Local professor helps discover our galaxy's most distant stars

Rider University professor John Bochanski stands next to a simulated image demonstrating how small the Milky Way would look from one of the cool red giants he helped discover while at Haverford College.
Rider University professor John Bochanski stands next to a simulated image demonstrating how small the Milky Way would look from one of the cool red giants he helped discover while at Haverford College. (TOM GRALISH / Staff Photographer)
Posted: September 04, 2014

When John Bochanski was 7, he would sit on the porch at night in Washington Township and watch as his grandfather pointed out the constellations.

By 12, he was reading everything he could find about astronomy. The following year, he saved up more than $400 from his Gloucester County paper route to buy an 8-inch telescope.

Lately he has been setting his sights quite a bit farther: more than 5 quintillion (five followed by 18 zeroes) miles away.

That is the distance between Earth and the most distant known star in the Milky Way - a "cool red giant" that Bochanski helped discover while a visiting assistant professor at Haverford College. He and colleagues also found a second such star that they calculated was a mere 4.5 quintillion miles hence.

If you could travel at the speed of light, it would take 775,000 years to reach the closer one and 900,000 for the other.

"They're way out there," said Bochanski, 34.

The team reported its findings in July, in a publication called Astrophysical Journal Letters. There are plenty of more distant stars in other galaxies, but these two are about as far as you can go in the Milky Way, and will be useful to astronomers in piecing together the story of how our corner of the universe came to be.

Bochanski, who started a new job this month as assistant professor of physics at Rider University, north of Trenton, started his search for the most distant stars in the galaxy in the fall of 2012, when he arrived at Haverford as a postdoctoral fellow. Working with Haverford associate professor Beth Willman and colleagues from the Harvard-Smithsonian Center for Astrophysics and other institutions, Bochanski cast a wide net.

The team started by using software to sift through 6 million star candidates contained in public databases - troves of unidentified celestial objects that had been captured by ground-based telescopes in New Mexico and Hawaii.

The scientists whittled the list down to 400 stars whose color, position, and faintness were indicative of faraway cool red giants. But they knew that many of them would turn out to be closer stars called cool red dwarfs. These common stars have a similar reddish hue yet are much dimmer and smaller, so they can give the illusion of being distant giants.

The team members' next step was to make their own detailed observations at the MMT Observatory on Mount Hopkins in Arizona, a joint venture of the Smithsonian and the University of Arizona.

Using sophisticated instruments to analyze the light spectrum emitted by each candidate object, they finally came up with the two most distant stars, which they identified only by long strings of letters and numbers. Each is about 100 times the size of the sun, though quite a bit cooler.

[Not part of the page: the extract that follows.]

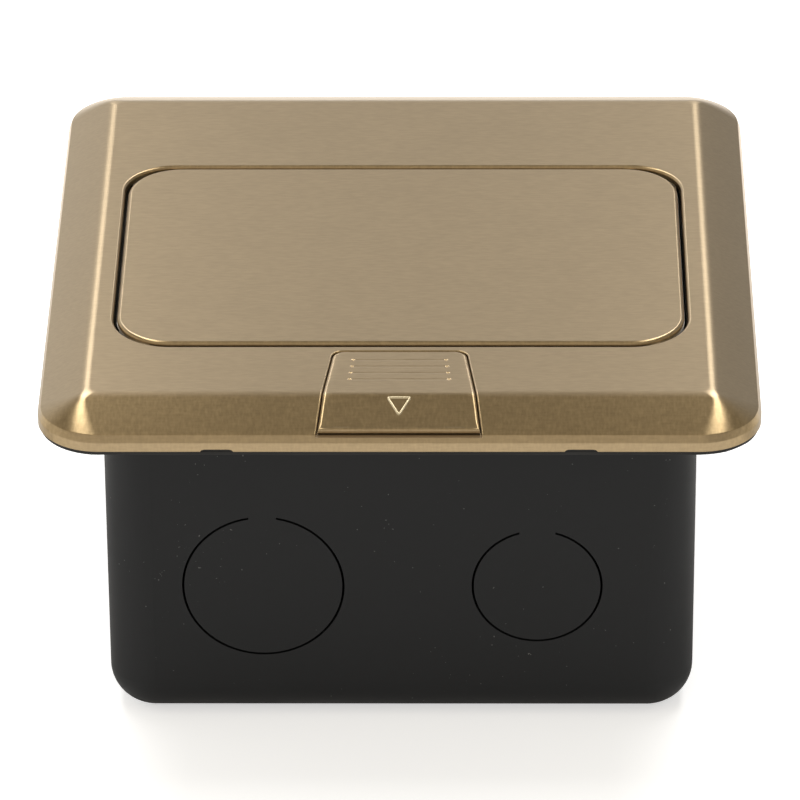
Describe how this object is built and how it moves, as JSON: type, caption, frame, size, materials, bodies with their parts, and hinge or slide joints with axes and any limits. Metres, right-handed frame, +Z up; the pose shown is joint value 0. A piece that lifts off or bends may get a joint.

Their temperatures are about 3,000 to 3,500 degrees Kelvin, Bochanski said. The surface of the sun measures about 6,000 degrees Kelvin (more than 10,000 degrees Fahrenheit).

Maureen Teyssier, a postdoctoral fellow in the Rutgers University department of physics and astronomy, said that finding the stars may help confirm models of how our galaxy formed.

"Discoveries like these very distant stars could've been predicted by the simulations," said Teyssier, who was not involved with the research. "On the other hand, they're just predictions. So having the discovery of really distant stars like this is pretty awesome."

Still unclear is how these stars came to be in such a distant, isolated part of the Milky Way. Bochanski said one possible explanation is that they are remnants of a smaller "dwarf" galaxy. Another is that they were formed in the inner Milky Way and then ejected to its outer reaches.

The astronomer said it was hard to say for sure. He does not know whether stars in these far-flung locations are rare, and the team just happened to find them, or if there are others like them, which would allow further analysis of their origins.

"With only two, I'm not really ready to make a strong statement either way," Bochanski said. "With two, it's a little tricky because you don't know for sure if you're dealing with two unique examples or if we're starting to discover another class of distant stars."

Teyssier, the Rutgers researcher, is intrigued enough that she plans to collaborate with Bochanski on a related project this year.

"We study these remnants like a CSI would study bits of broken car on the side of the highway," Teyssier said. "We take a lot of clues and put them together."

Bochanski, meanwhile, will spend a good deal of his time this fall teaching. His new job at Rider calls for him to teach general physics classes to undergrads.

But his students should not be surprised if he throws in a few starry-eyed observations along the way.